TCL in SQL stands for Transaction Control Language. It is a set of commands used to manage transactions in a relational database management system. TCL commands include:

  • COMMIT– save changes made in the transaction to the database
  • ROLLBACK– undo changes made in the transaction
  • SAVEPOINT– set a savepoint within a transaction to allow rolling back to a certain point
  • SET TRANSACTION– start a transaction and set transaction properties.

TCL is used to ensure data integrity and consistency by grouping related SQL statements into a single transaction, which either all succeed or all fail as a unit.

DQL stands for Data Query Language. In SQL (Structured Query Language), DQL refers to the subset of SQL commands used to retrieve data from a database, without modifying the data stored in the database.

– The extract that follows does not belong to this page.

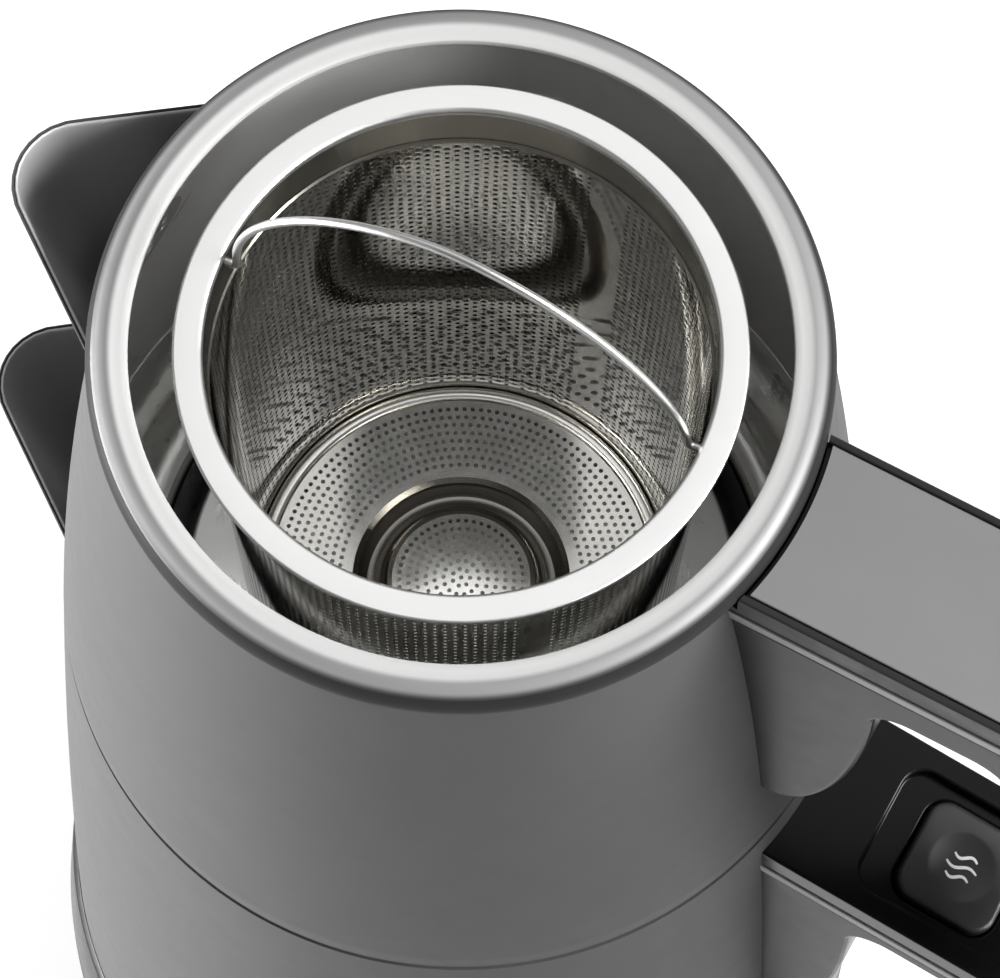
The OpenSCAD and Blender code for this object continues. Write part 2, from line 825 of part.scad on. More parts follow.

Some common DQL commands in SQL include:

  • SELECT– used to retrieve data from one or more tables in a database
  • FROM– specifies the table(s) from which to retrieve data
  • WHERE– used to filter data based on specified conditions
  • GROUP BY– used to group data based on one or more columns
  • HAVING– used to filter groups based on aggregate values
  • ORDER BY– used to sort data in ascending or descending order

DCL in SQL stands for Data Control Language. It is a set of commands used to control access to data stored in a database. DCL commands include:

  • GRANT– give specific permissions to users or roles to access or manipulate data in the database
  • REVOKE– remove previously granted permissions from users or roles

DCL is used to maintain the security and integrity of data stored in a database by regulating who can perform specific actions on the data, such as reading, writing, or deleting data. This helps to ensure that sensitive information is protected and that unauthorized users do not make changes to the data that could result in data loss or corruption.